Chaos Monkey and Simian Army

Netflix's Chaos Monkey randomly terminates EC2 instances to ensure services survive instance failures:


// Chaos Monkey configuration

chaos.monkey:

  enabled: true

  assaults:

    level: 3  # 1-5 intensity

    latency-active: true

    latency-range-start: 3000

    latency-range-end: 10000

  watcher:

    controller: true

    restController: true

    service: true

    component: true

    repository: true

For Spring Boot applications, integrate Chaos Monkey directly:


# application.yml

spring:

  application:

    name: payment-service



chaos:

  monkey:

    enabled: true

    watcher:

      controller: true

    assaults:

      exceptions-active: true

      kill-application-active: false

      memory-active: false

LitmusChaos on Kubernetes

LitmusChaos provides declarative chaos experiments as Kubernetes CRDs:


apiVersion: litmuschaos.io/v1alpha1

kind: ChaosEngine

metadata:

  name: payment-chaos

spec:

  appinfo:

    appns: "production"

    applabel: "app=payment"

    appkind: "deployment"

  chaosServiceAccount: litmus-admin

  experiments:

    - name: pod-delete

      spec:

        probe:

          - name: payment-health-probe

            type: httpProbe

            httpProbe/input:

              url: "http://payment-svc.production:8080/health"
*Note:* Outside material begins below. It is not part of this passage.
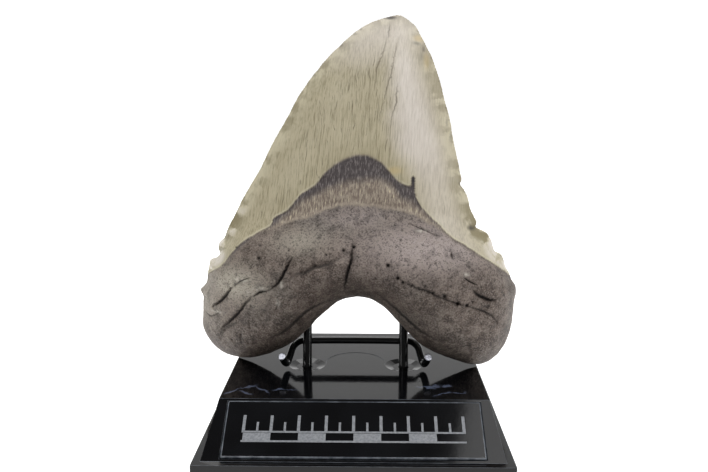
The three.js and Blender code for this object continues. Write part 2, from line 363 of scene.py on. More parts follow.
# Cracks: points, half width, depth, and how much prouder the upper side is than the lower.
ROOT_CRACKS = [
    ([(-59.6, 23.3), (-56.4, 25.2), (-52.7, 28.4), (-50.2, 31.6), (-48, 33.9)], 0.5, 2.4, 0.5),
    ([(-48, 33.9), (-44.2, 36.6), (-40.4, 38)], 0.3, 0.8, -0.5),
    ([(-56, 13), (-53.2, 16), (-49.4, 19.6), (-45.6, 23.6), (-42.4, 27.8), (-39.8, 30.3)], 0.5, 2, 0.6),
    ([(-39.8, 30.3), (-36.3, 32.4), (-33.2, 33.2)], 0.4, 1.2, 0.5),
    ([(-33, 33.2), (-30.2, 35.6), (-28.1, 38.1), (-26.6, 41), (-25.2, 43.9), (-23.6, 46.4)], 0.5, 2.4, 0),
    ([(-25.2, 37.7), (-22.6, 39.8), (-18.8, 40.6), (-15.4, 42.6), (-10.9, 43.9), (-4, 47)], 0.6, 0.9, -3),
    ([(-0.1, 50.9), (-0.8, 48.6), (-0.9, 45.4), (-1.8, 42.6), (-2.7, 39.6), (-4.2, 33.4)], 0.5, 2.6, 0),
    ([(42.3, 39.2), (45, 37.4), (47.9, 36.1)], 0.35, 1.2, -0.4),
    ([(46, 34.6), (48, 32.4), (50.4, 31), (53, 29.8), (55.8, 29.5)], 0.6, 2.4, 0.7),
    ([(21.6, 60.3), (25.4, 58.6), (29, 57.1), (33.1, 55.4)], 0.25, 0.5, -0.2),
    ([(37.6, 49.7), (37.7, 48), (38.2, 46.2)], 0.4, 0.8, 0),
    ([(17, 39.1), (24.8, 35.3), (29, 33.9), (32.2, 32.1), (38, 29.8), (44, 27.6)], 0.4, 0.8, 0.5),
    ([(44, 27.6), (50, 25.6), (54.6, 22.8), (57.4, 19)], 0.4, 0.8, 0.7),
    ([(-35, 12.4), (-29.6, 15.2), (-25.9, 18.3), (-18.4, 25.5), (-13.4, 28.2), (-8.8, 30.4)], 0.55, 1.1, 0.9),
    ([(8.6, 33), (13.2, 29.2), (16.6, 26.4), (19.8, 23.3), (26.2, 17.7), (33, 13.4)], 0.55, 1.2, 0.9),
    ([(-66, 20), (-62, 18.4), (-58.6, 19.2), (-55.4, 21.6)], 0.35, 0.7, 0.3),
    ([(-57, 8.4), (-55.6, 12), (-51.6, 15.6), (-46, 19)], 0.7, 0.5, 0.5),
    ([(-31, 24.6), (-29.6, 28), (-29.8, 31.4)], 0.3, 0.4, 0),
]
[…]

              expectedStatusCode: 200

            mode: Continuous

            runProperties:

              probeTimeout: 5

              interval: 2

              retry: 1

        components:

          env:

            - name: TOTAL_CHAOS_DURATION

              value: "60"

            - name: CHAOS_INTERVAL

              value: "10"

            - name: FORCE

              value: "false"

            - name: RAMP_TIME

              value: "10"

        rank: 1

    - name: pod-cpu-hog

      spec:

        rank: 2

        components:

          env:

            - name: TOTAL_CHAOS_DURATION

              value: "120"

            - name: CPU_CORES

              value: "1"

Observe experiment results programmatically:


# Get experiment status

kubectl get chaosresult payment-chaos-pod-delete \

  -n production -o jsonpath='{.status.experimentStatus.verdict}'



# Expected output: "Pass" or "Fail"

Gremlin

Gremlin offers a SaaS platform with a rich set of attack types:


# Install Gremlin agent

curl -sSL https://get.gremlin.com | sudo bash

sudo gremlin config auth --client-id $CLIENT_ID --client-secret $CLIENT_SECRET



# Run a CPU attack on a specific container

gremlin attack container cpu \

  --container-name payment-api \

  --capacity 1 \

  --length 60 \

  --target $(hostname)



# Blackhole network traffic to a specific host

gremlin attack container blackhole \

  --container-name payment-api \

  --length 30 \

  --destination-ip 10.0.1.50



# Shutdown a process

gremlin attack container process \

  --container-name payment-api \

  --process "java" \

  --length 0  # Indefinite until manually halted

Gremlin's API enables automated experiment orchestration:


import gremlinapi



client = gremlinapi.Client(api_key="...")



experiment = client.create_experiment(

    name="Payment Service Node Failure",

    blast_radius={"targets": {"tags": {"service": "payment"}}},

    attacks=[{

        "type": "Shutdown",

        "target": {"type": "RandomPod", "count": 1},

        "length": 120,

    }],

    hypothesis={

        "metrics": [

            {"type": "latency", "query": "p99_latency{service='payment'}",

             "threshold": 1000, "comparison": "less_than"},

        ]

    }

)

experiment.run()

experiment.wait_for_completion()

Blast Radius Control

Always limit the scope of chaos experiments:


# LitmusChaos: blast radius constraints

spec:

  # Restrict to non-critical hours

  experiments:

    - name: pod-delete

      spec:

        components:

          env:

            - name: PODS_AFFECTED_PERC

              value: "20"  # Max 20% of pods

            - name: TARGET_PODS

              value: "1"   # Max 1 pod absolute

            - name: SEQUENCE

              value: "serial"  # Serial execution

  # Run only during window

  schedule:

    instant: false

    cron: "0 14 * * 1-5"  # Weekdays 2 PM

Game Days

Game days are structured chaos exercises involving the whole team:


# Game Day Plan: Payment Service Outage



## Scenario

Primary payment database experiences a regional failure.



## Timeline

1. T-15min: Brief team on scenario and objectives

2. T-0: Inject failure (block database traffic)

3. T+5min: Monitor alerts and team response

4. T+15min: Declare incident if threshold breached

5. T+30min: Evaluate failover mechanisms

6. T+60min: Restore and debrief



## Success Criteria

- [ ] Read traffic served from replica within 30s

- [ ] Failed payments queued for retry

- [ ] Alert triggers within 2 minutes

- [ ] No data loss



## Rollback Plan

- Execute ChaosEngine with `abort: true`

- Verify replica promotion succeeded

- Confirm application health endpoints

Experiment Design Checklist

**Start small**: begin in staging, target non-critical services

**Automate rollback**: define explicit abort conditions

**Monitor continuously**: observe dashboards during experiments

**Document findings**: share results in blameless post-mortems

**Incrementally increase scope**: expand blast radius and attack types gradually

Chaos engineering transforms the way teams think about reliability. Instead of hoping failures do not happen, you proactively prove your system survives them. Start with weekly pod-delete experiments in staging, then graduate to more complex scenarios like network partitions and regional failures in production.